I bet i can auction off my cookies for donations at work. 

Monday, April 2, 2012

Good times

I really enjoyed my weekend, it was relaxing and fun...it had the right mix of social time and solitude.  Friday night was a very enjoyable birthday party for steph, Bannock had great food.  Yes it was very yuppie and expensive.  You actually had to pay for the bread at your table...they also had celery sticks on the menu that cost $10.  But the turkey burger was delicious....so was the mac and cheese.  I was completely satisfied with my meal.  Then 21 jump street.....so so so funny.  Although i was a little overwhelmed by the crowds at the movie theatre....people kept cutting me off in line and it was very unorganized. 
Good times were had.  And soon i believe me and Amy are going to get together and have a fun hair experimenting night.....actually i have a lot of plans for Amy...bike riding lessons and hair nights and thrift store shopping.  Be prepared Amy we are going to have some adventure.
Anyways...Saturday i took it nice and easy...i slept for a very long time and then i had to get up to go to the store...i didn't want to cook dinner and both light bulbs in the bathroom burnt out and apparently i was completely out of light bulbs.  I did not want to go to loblaws...especially on a Saturday...nothing is worse than a grocery store on the weekend.  So i went to shoppers...got distracted by discount shampoo and a crochet magazine and completely forgot about light bulbs.  So then i had to go to loblaws anyways.....BOO.

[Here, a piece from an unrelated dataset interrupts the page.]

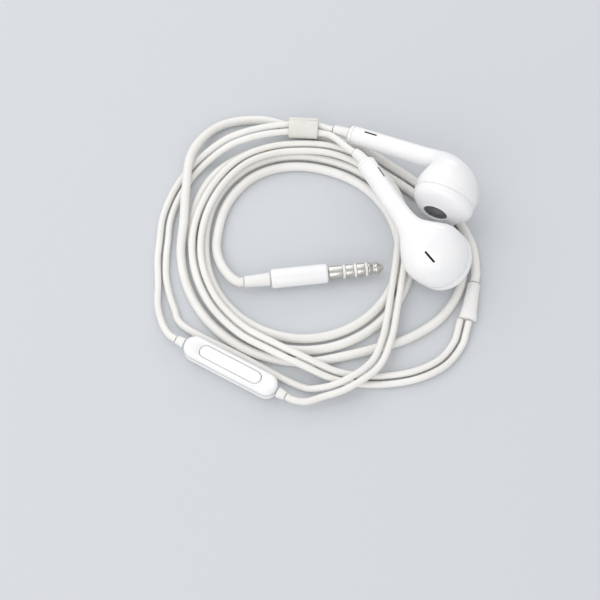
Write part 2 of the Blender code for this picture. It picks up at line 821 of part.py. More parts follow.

And this weather is driving me crazy...i have no idea what type of jacket to wear....i have been wearing my "leather" motorcycle jacket but that is sometimes not enough and sometimes it is too much.  Sometimes i pull out my vest but that is way too pooofy.  What i need is a transformer jacket that will breath when it gets too hot and keep me warm when it gets too cold.

Also new hair trends....i am going to wear headbands....i think i can really rock the head band now that i have longer hair.  Actually i am trying to stay ahead of the trends....i am over sock buns now onto headbands and overnight no heat curls.